24 thoughts on “Zero Parts-Count Temperature Sensor

  1. The drawback is that you have to turn the transistor off and reverse bias the diode, which is not something possible everywhere. If you look at the parts required to do that on the schematic, you will hardly call this a ZERO PARTS-COUNT.

    If he wanted to be smart about this, since he only needs temperature protection, he could have used one of the smart NMOS switches that contains temperature protection inside.

  2. Glad to see stuff like this.
    This is how semiconductor manufacturers determine thermal performance.
    Freewheeling current can make implementation easier.
    Most application notes like to point out it could be used on body diodes, but few detail how to do it simply.

  3. If you’re going to take empirical test data anyway, and your circuit is an electronic load, which means you are already measuring vout for regulation and vin for under / overvoltage lockout, and you are using a silicon MOSFET whose Rdson rises linearly with temperature, why not just measure the voltage drop across the rdson?
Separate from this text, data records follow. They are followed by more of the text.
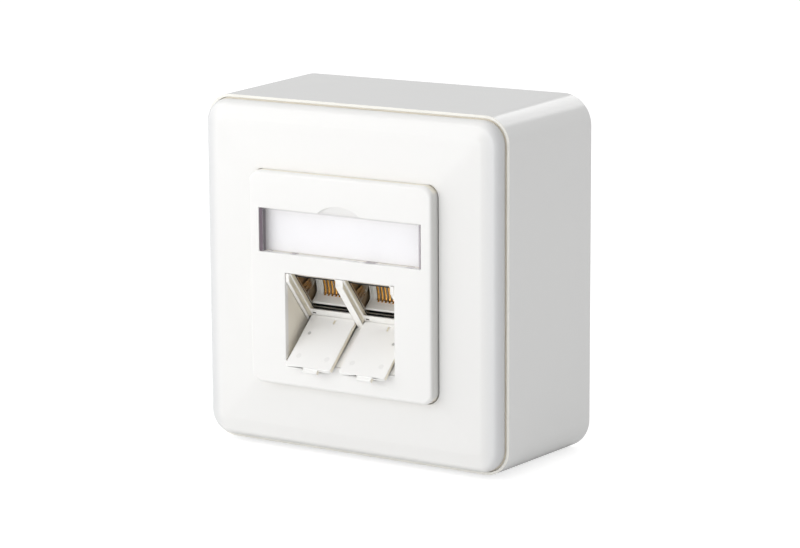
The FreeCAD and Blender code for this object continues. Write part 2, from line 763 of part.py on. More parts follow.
def make_port_bezel():
    """The moulding in the recess: sloping floor, jack face with two bays and windows, hinge holes.

    The windows run out through the top, where the centre plate closes them.
    """
    body = new_body("port_bezel")
    in_jack_frame(body)
    front_y = dim.bezel_gap - dim.recess_depth
    top_z = dim.recess_rise - dim.bezel_gap - corner_z
    bottom_z = dim.bezel_gap - dim.recess_drop - corner_z
    face_head = (ZERO, -front_y / tilt_sine)
    front_head = jack_frame(front_y, top_z)
    back_head = (dim.bezel_back, (top_z - dim.bezel_back * tilt_sine) / tilt_cosine)
    back_foot = (dim.bezel_back, -dim.bezel_floor)
    floor_underside = ((bottom_z + dim.bezel_floor * tilt_cosine) / tilt_sine, -dim.bezel_floor)
    floor_tip = (bottom_z / tilt_sine, ZERO)
    profile = side_sketch(body, "BezelProfile")
    polygon(profile, [floor_tip, (ZERO, ZERO), face_head, front_head, back_head, back_foot, floor_underside])
    pad(body, "BezelBlock", profile, recess_width - 2 * dim.bezel_gap, both_ways=True)

    bays = facing_sketch(body, "BayOutlines", -dim.bay_depth)
    windows = facing_sketch(body, "PortOutlines", -dim.bezel_back)
    for side in (-1, 1):
        middle = port_centre(side)
        rectangle(bays, middle - bay_width / 2, middle + bay_width / 2, ZERO, 2 * dim.port_head)
        rectangle(windows, middle - port_width / 2, middle + port_width / 2,
                  dim.port_sill, dim.port_head)
    pocket(body, "FlapBays", bays, forwards=True)
    pocket(body, "PortWindows", windows, forwards=True)
    hinge = side_sketch(body, "HingeHoleOutline")
    circle(hinge, hinge_reach, dim.hinge_rise, dim.hinge_pin_radius + dim.hinge_clearance)
    pocket(body, "HingeHoles", hinge, recess_width, both_ways=True)


def make_dust_flap(name, side):
    """A dust flap, drawn from its hinge axis and open: it reaches forwards, and its top is up."""
    body = new_body(f"{name}_dust_flap")
    turn_about_x(body, port_centre(side), hinge_y, hinge_z, flap_slope)
    leaf = sketch_on(body, "LeafOutline", "XY_Plane", -half_flap)
    rectangle(leaf, -flap_width / 2, flap_width / 2, -dim.flap_length, ZERO)
    leaf_pad = pad(body, "Leaf", leaf, dim.flap_thickness)

    def at_free_corner(edge):
        box = edge.BoundBox
        return box.ZLength > dim.flap_thickness.number / 2 and box.YMax < -dim.flap_length.number / 2

    corners = fillet(body, "FreeCorners", leaf_pad, edge_names(leaf_pad, at_free_corner), dim.flap_corner)
    knuckle = side_sketch(body, "KnuckleOutline")
    circle(knuckle, ZERO, ZERO, half_flap)
    pad(body, "Knuckle", knuckle, flap_width, both_ways=True)
    tab = sketch_on(body, "TabOutline", "XY_Plane", -half_flap)
    rectangle(tab, dim.tab_offset - dim.tab_width / 2, dim.tab_offset + dim.tab_width / 2,
              -dim.flap_length - dim.tab_length, dim.flap_corner - dim.flap_length)
    pad(body, "Tab", tab, dim.flap_thickness - dim.tab_relief)
    pins = side_sketch(body, "PinOutline")
    circle(pins, ZERO, ZERO, dim.hinge_pin_radius)
    pad(body, "HingePins", pins, flap_width + 2 * dim.hinge_pin_length, both_ways=True)

    slot = sketch_on(body, "CatchSlotOutline", "XY_Plane", half_flap)
    rectangle(slot, dim.tab_offset - dim.catch_slot_width / 2, dim.tab_offset + dim.catch_slot_width / 2,
              -half_flap / 2 - dim.catch_slot_length, -half_flap / 2)
    pocket(body, "CatchSlot", slot, half_flap)


# ---- the jacks -----------------------------------------------------------------------------------

def make_jack_shell(name, side):
    """The metal shell of a jack: open at the back, with a keyed socket opening in its front."""
    body = new_body(f"{name}_jack_shell")
    in_jack_frame(body, port_centre(side))
    half = dim.shell_width / 2
    outside = facing_sketch(body, "ShellOutline", -shell_end)
    rectangle(outside, -half, half, dim.shell_foot, dim.shell_head)
    pad(body, "ShellBlock", outside, dim.shell_length)
    inside = facing_sketch(body, "ShellHollowOutline", -shell_start - dim.shell_front)
    rectangle(inside, dim.shell_wall - half, half - dim.shell_wall,
              dim.shell_foot + dim.shell_wall, dim.shell_head - dim.shell_wall)
    pocket(body, "ShellHollow", inside)
    socket = facing_sketch(body, "SocketOutline", -shell_start)
    socket_top = dim.socket_foot + dim.socket_height
    key_top = socket_top + dim.key_height
    half_port = port_width / 2
    half_key = dim.key_width / 2
    polygon(socket, [(-half_port, dim.socket_foot), (half_port, dim.socket_foot), (half_port, socket_top),
                     (half_key, socket_top), (half_key, key_top), (-half_key, key_top),
                     (-half_key, socket_top), (-half_port, socket_top)])
    pocket(body, "SocketOpening", socket, dim.shell_front)


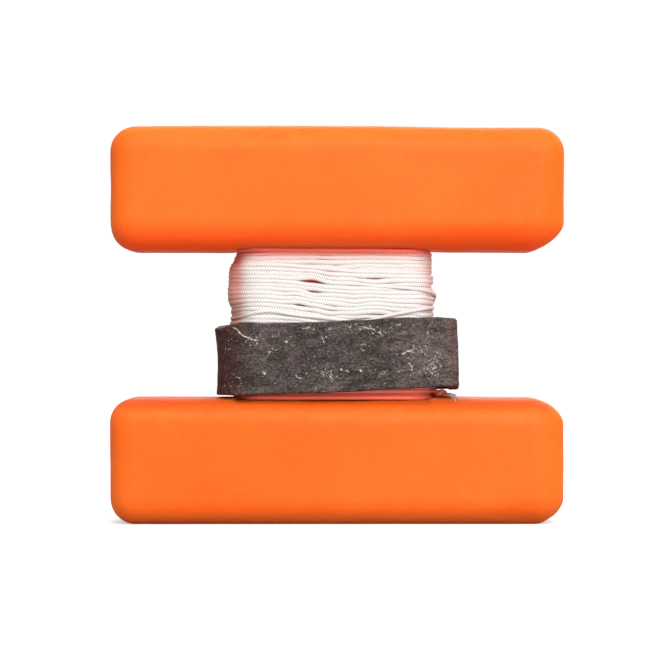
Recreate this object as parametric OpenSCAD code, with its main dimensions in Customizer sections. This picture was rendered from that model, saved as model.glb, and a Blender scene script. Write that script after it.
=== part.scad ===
// H-shaped marker float with a wound line and a lead strap weight.
// Frame: +X along the bars, -Y the front face, +Z up the H. The origin is the
// centre of the lower bar's underside. Millimetres.

/* [Foam float] */
// Length of each foam bar along X
bar_len = 127; // [100:1:160]
// Height of each foam bar along Z
bar_h = 35.3; // [28:0.1:45]
// Thickness of each foam bar, front to back
bar_t = 38; // [37.8:0.1:50]
// Clear height between the two bars, where the line is wound
gap_h = 40.8; // [36:0.1:60]
// Edge rounding along the bars, seen from the end
edge_r = 8.5; // [4:0.5:10]
// Edge rounding at the bar ends, seen from above
end_r = 5; // [3:0.5:8]
// Corner radii of the lower bar, seen from the front: bottom left, bottom right, top right, top left
lower_corners = [7, 7.2, 9.5, 7]; // [4:0.1:12]
// Corner radii of the upper bar, seen from the front: bottom left, bottom right, top right, top left
upper_corners = [7.6, 9.5, 7.6, 7.6]; // [4:0.1:12]
// Width of the web that joins the bars
web_w = 47; // [40:0.5:47]
// Thickness of the web, front to back
web_t = 14; // [10:0.5:14]
// Sideways offset of the web from the middle of the bars
web_x = -1.1; // [-1.2:0.1:1]
// Corner rounding of the web, seen from above
web_r = 4; // [2:0.5:5]

/* [Line] */
// Diameter of the braided line
line_d = 1.2; // [1:0.05:1.2]
// Height left bare at the top of the outermost layer of line
crown_top = 3.2; // [1:0.1:8]
// Height left bare at the bottom of the outermost layer of line
crown_bottom = 1.2; // [0.5:0.1:6]
// Length of the line's free tail that shows beside the web
tail_len = 9.6; // [6:0.1:11]

/* [Lead strap] */
// Height of the lead strip, along Z
strap_h = 20; // [16:0.5:22]
// Thickness of the lead strip
strap_t = 3; // [2.4:0.1:3]
// Half width of the closed strap, outside, along X
strap_hx = 34.15; // [33.5:0.05:36]
// Distance from the middle plane to the strap's outer front face
strap_front = 16.6; // [16.6:0.1:18]
// Distance from the middle plane to the strap's outer back face
strap_back = 17.6; // [17.6:0.1:18.5]
// Height of the strap's centre above the underside
strap_z = 46.8; // [46.8:0.1:50]
// Tilt of the strap in the front view, right end up, in degrees
strap_tilt = 1.9; // [0:0.1:2.5]
// Outer radius of the front left bend
bend_fl = 7; // [5:0.5:9]
// Outer radius of the back left bend
bend_bl = 5; // [4:0.5:7]
// X position of the tied end's tip, behind the wound line
tied_tip_x = -12; // [-15:0.5:-11]
// X position of the free flap's tip, behind the wound line
flap_tip_x = -8; // [-9:0.5:10]
// Radius of the hole that the line is tied through
eye_r = 1.7; // [1.2:0.1:2]
// X position of that hole
eye_x = -20; // [-22:0.5:-18]
// Height of that hole above the middle of the strip
eye_z = 5; // [3:0.5:6]

/* [Hidden] */
$fn = 64;
line_fn = 24;                    // facets round the line
knot_fn = 32;                    // facets round the knots

foam_color = [1.0, 0.5, 0.2];
line_color = [0.95, 0.93, 0.91];
lead_color = [0.3, 0.28, 0.28];

// Foam
gap_bottom = bar_h;              // top of the lower bar
gap_top = bar_h + gap_h;         // underside of the upper bar
web_sink = 3;                    // depth of the web's ends inside the bars
web_side = web_x + web_w / 2;    // right-hand face of the web

// Wound line
line_r = line_d / 2;
slim_r = line_r - 0.02;          // slightly thinner line, for the tail and the eye loop
layer_count = 5;
layer_gap = 0.05;                // clearance between one layer of line and the next
pack_gap = 0.1;                  // clearance above and below the wound line
joint_scale = 1.05;              // cord joints against the cord's radius

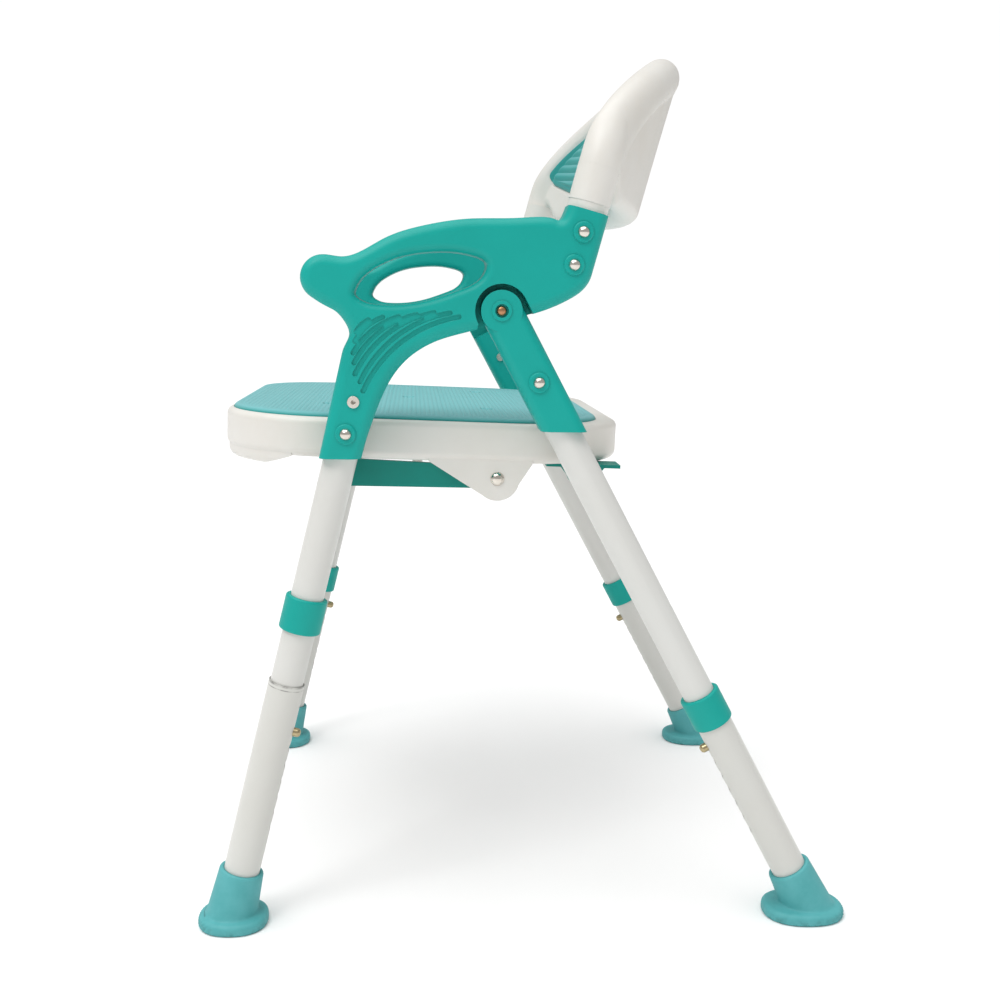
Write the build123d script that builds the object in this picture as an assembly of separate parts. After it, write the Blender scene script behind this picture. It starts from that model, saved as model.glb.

    If it’s an electronic load you already are measuring the current anyway.

    1. Wouldn’t work since it isn’t used as a switch. The rdson is controlled by the gate voltage.

      What could be done is using the voltage and current to calculate power and then model the temperature
      of the transistor with that as input

      1. but then you need to know the environment temperature and the thermal resistance to the environment heat bath, the heat capacities along the way… this method is much more direct

        1. sure but once calibrated it can be a safe and very fast protection mechanism, it beats any external thermal sensor because it can take into account the short time constant of the die. The environment temperature you can probably estimate it’s usually going to be in a limited range anyway

  4. “If you answered something like 0.6 to 0.7 V, you get a passing grade”

    Booo… no, you fail. I would at least want to hear .6 to .7 for Si, .2 to .3 for Ge. I would also give extra credit for ~1V / stack Selenium although I wouldn’t expect to be giving out that extra credit very often!

    1. Nice, but why is everyone forgetting that the forward drop on a diode depends on the current too?

      I can’t be the only person that’s gone through schottky diode datasheets and given up trying to rectify 10’s of amps with them. Dammit, I want my other half a volt back.

    2. Actually, I’d put that as a fail too. As above, it is highly dependent on current (V is proportional to log(I), until resistance starts to dominate). It depends on the particular diode as well – plenty of silicon rectifier diodes have rated forward voltages of 1 V or even higher. And of course, if you really want different types mentioned, I would expect Schottky diodes (with a drop of somewhere around 0.3 V to 1.5 V) to be mentioned long before Germanium or Selenium diodes…

  5. I am just waking up. The above made my eyes gloss over, and, I probably wouldn’t understand even if I was awake. However, it seems that something similar to this was done in my 100-in-1 electronic experimenters kit. Instead of a MOSFET they used a TO-92 transistor. I don’t remember the circuit at all. It was hooked up to the included analog gauge and was described as a thermometer.

  6. I often use a 1N914 or 1N4148 for temp measurement with micro-controllers as there small size means they have a low thermal mass and respond to temp changes faster.

    They’re not terrific but they have a reasonably linear slope around commonly measured room temperatures.

    For a wider range you can use a look up table or “do the math” with only one measured variable (Beta).

    For more accuracy you can use an op-amp as well, especially ones that have an internal voltage reference like a LM10. That way you can match the range of voltages to the range of the analog input. Even in the Arduino environment you can select an external analog reference by setting registers.

    Just yesterday I saw a place in a PC BIOS where you can enter a Beta for temp measurement – obviously they’re just using a diode as a sensor.

    So a diode is the obvious and economical choice where accuracy is not critical. A DS18B20 is a couple of bucks and a couple of bucks will buy you a hundred or more 1N914 / 1N4148’s.

    Also old audio amps use a transistor in much the same way. Without some compensation the junction bias in the output stage increases with temperature – which increases the junction bias – which we all know is the formula for magic smoke.